As soon as the hiring process begins, it’s important to encourage questions. We need to kill the stigma that it’s a nuisance or waste of time to ask questions. Because employees can be especially intimidated to speak up in meetings with their leadership team, it’s important that you are actively encouraging your employees to ask questions. For example, try to normalize asking questions to the CEO and leadership during company meetings. Any positive workplace culture knows that asking questions is both valuable and enriching to the individual and to the others who are learning from it as well. Holding regular Q&A sessions or leaving a Q&A section at the end of each meeting is a great way to encourage your employees to speak up. 

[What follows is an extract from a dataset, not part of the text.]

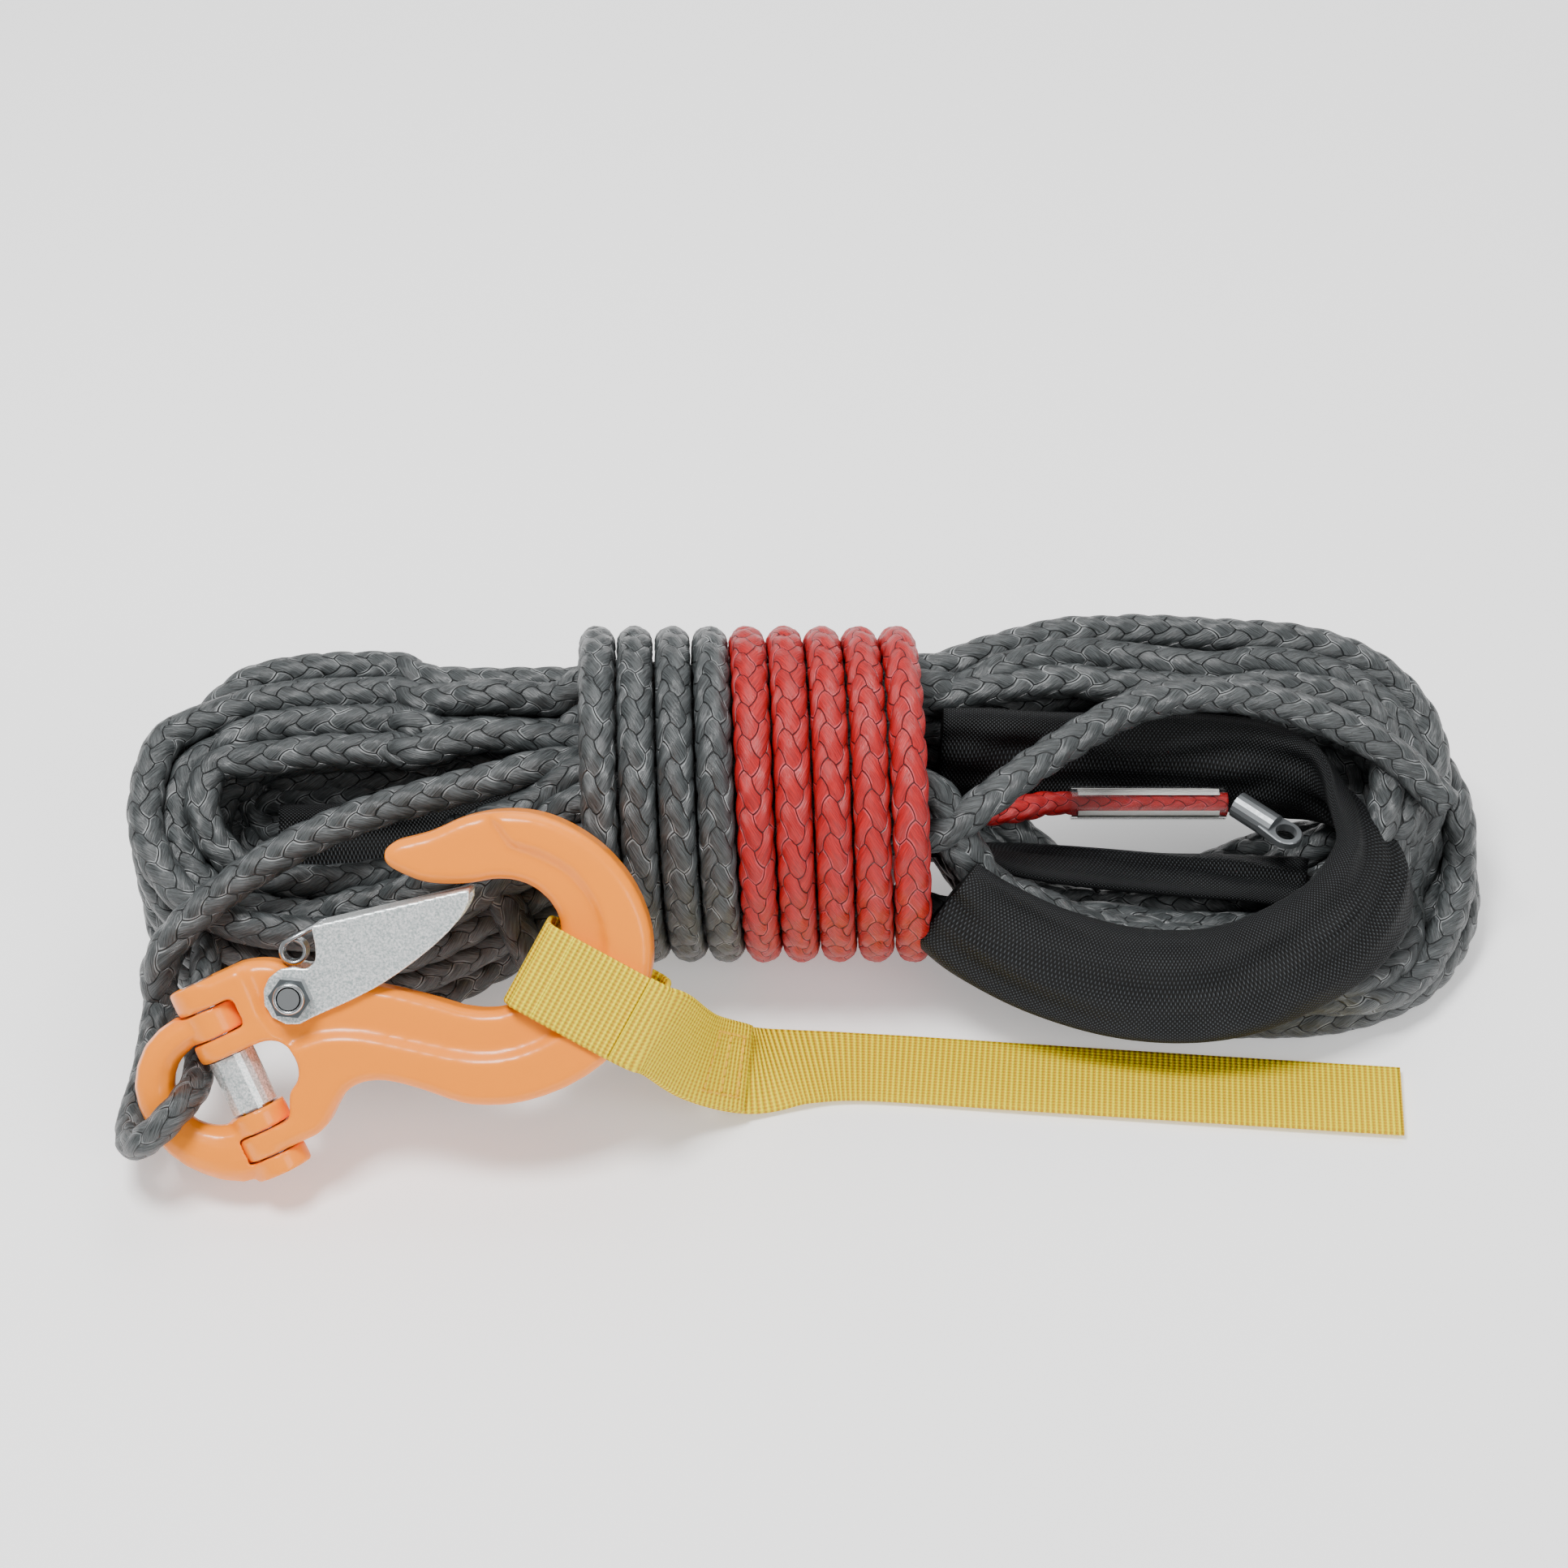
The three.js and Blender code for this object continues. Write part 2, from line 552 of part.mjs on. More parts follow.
const linkSolid = solidOf(linkBow)
  .add(solidOf(pinBar(KNUCKLE_DIAMETER, EAR_INNER + SIDE_CLEAR, KNUCKLE_TOP - SIDE_CLEAR)))
  .add(solidOf(pinBar(KNUCKLE_DIAMETER, KNUCKLE_BOTTOM, WINDOW_BOTTOM - SIDE_CLEAR)))
  .subtract(solidOf(pinBar(EAR_DIAMETER + 2 * SIDE_CLEAR, EAR_LOWER_BOTTOM - SIDE_CLEAR,
    EAR_LOWER_TOP + SIDE_CLEAR)))
  .subtract(solidOf(pinBar(EAR_DIAMETER + 2 * SIDE_CLEAR, KNUCKLE_TOP - SIDE_CLEAR, EAR_TOP + 1)))
  .subtract(solidOf(pinBar(EAR_DIAMETER + 2 * SIDE_CLEAR, WINDOW_TOP - SIDE_CLEAR, EAR_INNER + SIDE_CLEAR)))
  .subtract(solidOf(pinBar(pinBore, KNUCKLE_BOTTOM + 1.5, KNUCKLE_TOP + 1)));
addPiece(hook, 'half_link', geometryOf(linkSolid), colours.orange);

addPiece(hook, 'clevis_pin', pinBar(PIN_DIAMETER, KNUCKLE_BOTTOM + 1.5 + GAP, EAR_TOP + 0.2), colours.zinc);
const sleeveHole = solidOf(pinBar(pinBore, -EAR_TOP, EAR_TOP));
const retainer = solidOf(pinBar(PIN_SLEEVE_DIAMETER, WINDOW_BOTTOM + SIDE_CLEAR, WINDOW_TOP - SIDE_CLEAR))
  .subtract(sleeveHole);
addPiece(hook, 'pin_sleeve', geometryOf(retainer), colours.zinc);

// The sheet latch: two cheeks that straddle the hook, joined by a folded web that rests under the hook's point.
const webStart = [36.3, 30.3];
const webEnd = [79.3, 21.6];

function cheekShape() {
  const shape = new THREE.Shape();
  shape.moveTo(...webStart);
  splineThrough(shape, [[35.2, 25.6], [33.4, 21.5], [30.2, 20.4], [27.5, 22.2]]);
  shape.absarc(LATCH_PIVOT[0], LATCH_PIVOT[1], LATCH_BOSS, 1.06, Math.PI * 1.6, false);
  splineThrough(shape, [[39, 7.5], [49.1, 8.3], [59.7, 10.4], [68.1, 12.9], [74.4, 15.7], [78.2, 18.6]]);
  shape.lineTo(...webEnd);
  shape.closePath();
  return shape;
}

const cheek = plate(cheekShape(), LATCH_SHEET, 0, 4);
const cheekPlace = (LATCH_INSIDE + LATCH_SHEET) / 2;
const webLength = Math.hypot(webEnd[0] - webStart[0], webEnd[1] - webStart[1]);
const web = new THREE.BoxGeometry(webLength, LATCH_SHEET, latchOutside);
web.translate(webLength / 2, -LATCH_SHEET / 2, 0);
web.rotateZ(Math.atan2(webEnd[1] - webStart[1], webEnd[0] - webStart[0]));
web.translate(webStart[0], webStart[1], 0);
const boltHole = new THREE.CylinderGeometry(BOLT_DIAMETER / 2 + GAP, BOLT_DIAMETER / 2 + GAP, 40, 18);
boltHole.rotateX(Math.PI / 2);
boltHole.translate(LATCH_PIVOT[0], LATCH_PIVOT[1], 0);
const latchSolid = solidOf(cheek.clone().translate(0, 0, cheekPlace))
  .add(solidOf(cheek.clone().translate(0, 0, -cheekPlace)))
  .add(solidOf(web))
  .subtract(solidOf(boltHole));
addPiece(hook, 'latch', geometryOf(latchSolid), colours.zinc);
addPiece(hook, 'hook_body', geometryOf(forkSolid.subtract(solidOf(boltHole))), colours.orange);

function grow(run, width, thick, steps) {
  return solidOf(sleeve(run, width, thick, steps, GAP));
}

// The latch bolt with its nut in front and its head behind, and the spring that holds the latch shut.
const boltFace = latchOutside / 2 + GAP;
const boltLength = 2 * boltFace + NUT_HEIGHT + 1.5;

function lathedOnPivot(diameter, low, high, sides) {
  const geometry = new THREE.CylinderGeometry(diameter / 2, diameter / 2, high - low, sides);
  geometry.rotateX(Math.PI / 2);
  geometry.translate(LATCH_PIVOT[0], LATCH_PIVOT[1], (low + high) / 2);
  return geometry;
}

const hexAcross = NUT_ACROSS / Math.cos(Math.PI / 6);
const boltSolid = solidOf(lathedOnPivot(BOLT_DIAMETER, -boltFace - 0.5, boltLength - boltFace, 18))
  .add(solidOf(lathedOnPivot(hexAcross, -boltFace - BOLT_HEAD_HEIGHT, -boltFace, 6)));
addPiece(hook, 'latch_bolt', geometryOf(boltSolid), colours.zinc);
const nutSolid = solidOf(lathedOnPivot(hexAcross, boltFace, boltFace + NUT_HEIGHT, 6))
  .subtract(solidOf(boltHole));
addPiece(hook, 'latch_nut', geometryOf(nutSolid), colours.zinc);

const springAt = [28, 25.8];
const springLong = LATCH_INSIDE * 0.5;
const coil = new THREE.CylinderGeometry(SPRING_COIL / 2, SPRING_COIL / 2, springLong, 16);
coil.rotateX(Math.PI / 2);
coil.translate(springAt[0], springAt[1], 0);
const springLeg = tube([
  [springAt[0], springAt[1] + (SPRING_COIL - SPRING_WIRE) / 2, 0],
  [springAt[0] + 5, springAt[1] + (SPRING_COIL - SPRING_WIRE) / 2 - 0.6, 0],
  [springAt[0] + 10, springAt[1] + (SPRING_COIL - SPRING_WIRE) / 2 - 2.4, 0],
], SPRING_WIRE / 2, 8, 4);
const legPlace = (springLong - SPRING_WIRE) / 2;
const springSolid = solidOf(coil)
  .add(solidOf(springLeg.clone().translate(0, 0, legPlace)))
  .add(solidOf(springLeg.clone().translate(0, 0, -legPlace)));
addPiece(hook, 'latch_spring', geometryOf(springSolid), colours.zinc);

// The spliced eye of the rope goes round the bow of the half link and back into the left loops.
const eyeLine = [
  [-5, 44, -49],
  [-14, 36, -39],
  [-20, 24, -27],
  [-27, 11, -16],
  [-33.5, 2, -7],
  [-34.8, -3, 1],
  [-30.5, -4, 8.5],
  [-23, -2, 11.2],
  [-16, 1, 8.2],
  [-12.6, 3.4, 0],
  [-10.8, 8, -9],
  [-7.5, 18, -19],
  [-3, 30, -30],
  [2, 40, -39],
].map((point) => hook.localToWorld(vector(point)).toArray());
addPiece(hank, 'rope_eye', tube(eyeLine, EYE_ROPE / 2, ROPE_SIDES, 30), colours.rope);

// The pull strap: a sewn loop round the bowl, and a tail that drops to the floor and lies along the hank.
const bowl = [95.5, -16.8];
const outward = [0.597, -0.802];
const loopInner = -16 - STRAP_CLEAR;
const loopOuter = 18.2 + STRAP_CLEAR;
const loopHalf = HOOK_THICK / 2 + STRAP_CLEAR;

function roundedBox(low, high, half, corner) {
  const shape = new THREE.Shape();
  shape.moveTo(low + corner, -half);
  shape.lineTo(high - corner, -half);
  shape.absarc(high - corner, -half + corner, corner, -Math.PI / 2, 0, false);
  shape.absarc(high - corner, half - corner, corner, 0, Math.PI / 2, false);
  shape.absarc(low + corner, half - corner, corner, Math.PI / 2, Math.PI, false);
  shape.absarc(low + corner, -half + corner, corner, Math.PI, Math.PI * 1.5, false);
  return shape;
}

const loopShape = roundedBox(loopInner - STRAP_THICK, loopOuter + STRAP_THICK, loopHalf + STRAP_THICK, 4.6);
loopShape.holes.push(roundedBox(loopInner, loopOuter, loopHalf, 3));
const loopBand = new THREE.ExtrudeGeometry(loopShape, { depth: STRAP_WIDTH, bevelEnabled: false, curveSegments: 5 });
loopBand.translate(0, 0, -STRAP_WIDTH / 2);
const bandFrame = new THREE.Matrix4().makeBasis(
  new THREE.Vector3(outward[0], outward[1], 0),
  new THREE.Vector3(0, 0, 1),
  new THREE.Vector3(outward[1], -outward[0], 0),
);
loopBand.applyMatrix4(bandFrame);
loopBand.translate(bowl[0], bowl[1], 0);
loopBand.applyMatrix4(hook.matrixWorld);

function onBand(reach, height) {
  return hook.localToWorld(new THREE.Vector3(
    bowl[0] + outward[0] * reach, bowl[1] + outward[1] * reach, height)).toArray();
}

const bandTop = loopHalf + STRAP_THICK / 2;
const doubled = STRAP_THICK * 2 + GAP;
const half = STRAP_WIDTH / 2;
const floorLine = STRAP_THICK / 2 + 0.1;
const strapSide = -(STRAP_SIDE + half);
const strapDrift = 0.085;
const strapTail = loft([
  { at: onBand(loopOuter - 5, bandTop + 0.9), wide: [0.51, 0.553, 0.659], size: [half, doubled / 2] },
  { at: onBand(loopOuter + 1.5, bandTop - 0.9), wide: [0.5, 0.57, 0.65], size: [half, doubled / 2] },
  { at: onBand(loopOuter + 9, bandTop - 9), wide: [0.47, 0.62, 0.62], size: [half, doubled / 2] },
  { at: [-14, strapSide - 16.5, 24], wide: [0.42, 0.75, 0.5], size: [half, doubled / 2] },
  { at: [-1, strapSide - 8.5, 9.5], wide: [0.3, 0.9, 0.3], size: [half, doubled / 2] },
  { at: [14, strapSide - 2, 3.4], wide: [0.15, 1, 0.05], size: [half, STRAP_THICK / 2] },
  ...[34, 80, 130, STRAP_TAIL_END].map((x) => ({
    at: [x, strapSide - (x - 34) * strapDrift, floorLine],
    wide: [strapDrift, 1, 0],
    size: [half, STRAP_THICK / 2],
  })),
], 34, ([w, t]) => [[w, -t], [w, t], [0, t], [-w, t], [-w, -t], [0, -t]]);
const strapSolid = solidOf(loopBand).add(solidOf(strapTail));
addPiece(hank, 'pull_strap', geometryOf(strapSolid), colours.strap);

const leftSolid = solidOf(lobe(-1, LEFT_END, LEFT_BACK, LEFT_FRONT, LEFT_HEIGHT, 18))
  .subtract(grow(leftRun, SLEEVE_WIDTH, INNER_THICK, 10))
  .subtract(solidOf(tube(eyeLine, EYE_ROPE / 2 + GAP, ROPE_SIDES, 30)));
const rightSolid = solidOf(lobe(1, RIGHT_END, RIGHT_BACK, RIGHT_FRONT, RIGHT_HEIGHT, 14.5))
  .subtract(grow(wideRun, SLEEVE_WIDTH, SLEEVE_THICK, SLEEVE_STEPS))
  .subtract(grow(innerRun, INNER_WIDTH, INNER_THICK, 12))
  .subtract(solidOf(tube(strandRight, ROPE / 2 + GAP, ROPE_SIDES, 24)))
  .subtract(solidOf(tube(tailLine, TAIL_ROPE / 2 + GAP, 12, 12)));
addPiece(hank, 'rope_loops_left', geometryOf(leftSolid), colours.rope);
addPiece(hank, 'rope_loops_right', geometryOf(rightSolid), colours.rope);

// The origin stands on the floor under the middle of the whole.
const whole = new THREE.Box3().setFromObject(hank, true);
const middle = whole.getCenter(new THREE.Vector3());
hank.position.set(-middle.x, -middle.y, -whole.min.z);

export default hank;
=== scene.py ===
import math

import bpy
import numpy as np
from mathutils import Matrix, Vector


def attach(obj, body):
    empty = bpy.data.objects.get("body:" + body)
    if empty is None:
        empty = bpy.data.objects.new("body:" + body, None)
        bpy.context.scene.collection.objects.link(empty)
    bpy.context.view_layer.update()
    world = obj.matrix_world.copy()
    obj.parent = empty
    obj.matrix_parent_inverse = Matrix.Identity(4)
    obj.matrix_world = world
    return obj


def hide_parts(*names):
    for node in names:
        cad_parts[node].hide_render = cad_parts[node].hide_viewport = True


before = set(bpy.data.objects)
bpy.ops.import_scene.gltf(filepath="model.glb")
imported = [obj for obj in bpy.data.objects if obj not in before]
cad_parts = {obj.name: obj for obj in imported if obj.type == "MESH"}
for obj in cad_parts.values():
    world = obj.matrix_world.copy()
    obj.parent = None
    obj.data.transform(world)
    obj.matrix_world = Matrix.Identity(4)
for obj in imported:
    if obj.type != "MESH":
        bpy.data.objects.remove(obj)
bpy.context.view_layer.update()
MM = 0.001

# Camera, floor and light

# The picture looks along +Y and 44 degrees down, from just under a metre away.
LOOK_AT = Vector((-0.0094, 0.0261, 0.0547))
CAMERA_RANGE = 0.95
CAMERA_DOWN = math.radians(44)
LENS_MM = 75.47

lens = bpy.data.cameras.new("camera")
lens.lens = LENS_MM
lens.sensor_width = 36
lens.clip_start = 0.05
camera = bpy.data.objects.new("camera", lens)
camera.location = LOOK_AT + CAMERA_RANGE * Vector((0, -math.cos(CAMERA_DOWN), math.sin(CAMERA_DOWN)))
camera.rotation_euler = (math.pi / 2 - CAMERA_DOWN, 0, 0)
bpy.context.collection.objects.link(camera)
bpy.context.scene.camera = camera


def linear(hex_colour):
    """A written colour as the linear values that a shader takes"""
    parts = [int(hex_colour[i:i + 2], 16) / 255 for i in (1, 3, 5)]
    return tuple(c / 12.92 if c <= 0.04045 else ((c + 0.055) / 1.055) ** 2.4 for c in parts) + (1,)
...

At Fellow, Aydin Mirzaee (CEO) hosts Town Hall meetings with our entire team weekly to discuss all the different things that people need to stay informed about within the company, such as organizational goals, recent wins, and cross-functional projects and any questions. 

6 Document every process 

Another great way to build trust and a transparent workforce is to document every process and remain organized. Processes should go in a place where everyone in the company can access it, such as a knowledge base. This way, there are no gaps of information between team members and each individual can take their time with understanding and interpreting the information. In a collaborative meeting tool like Fellow, you can document every decision and action item, where each person involved can access it. This eliminates confusion and boosts accountability and responsibility among the group. 

Parting advice 

While it’s often more difficult to be transparent with employees seeing as the truth isn’t always pleasant, it is that vulnerability of being upfront and honest that gains trust and respect. Creating a work environment where everyone feels comfortable and safe to speak their minds, share their ideas, results, successes and shortfalls is going to bring your team much closer together with individuals who want to support one another. 

Transparency doesn’t mean that you don’t have any filter with your employees, it just means that you value honesty and open communication. It means that problem solving is tackled in a collaborative way for the most beneficial outcome. Moreover, you know that knowledge is power and so you want to share it with your entire team to educate, encourage and support them to benefit themselves, as well as the business.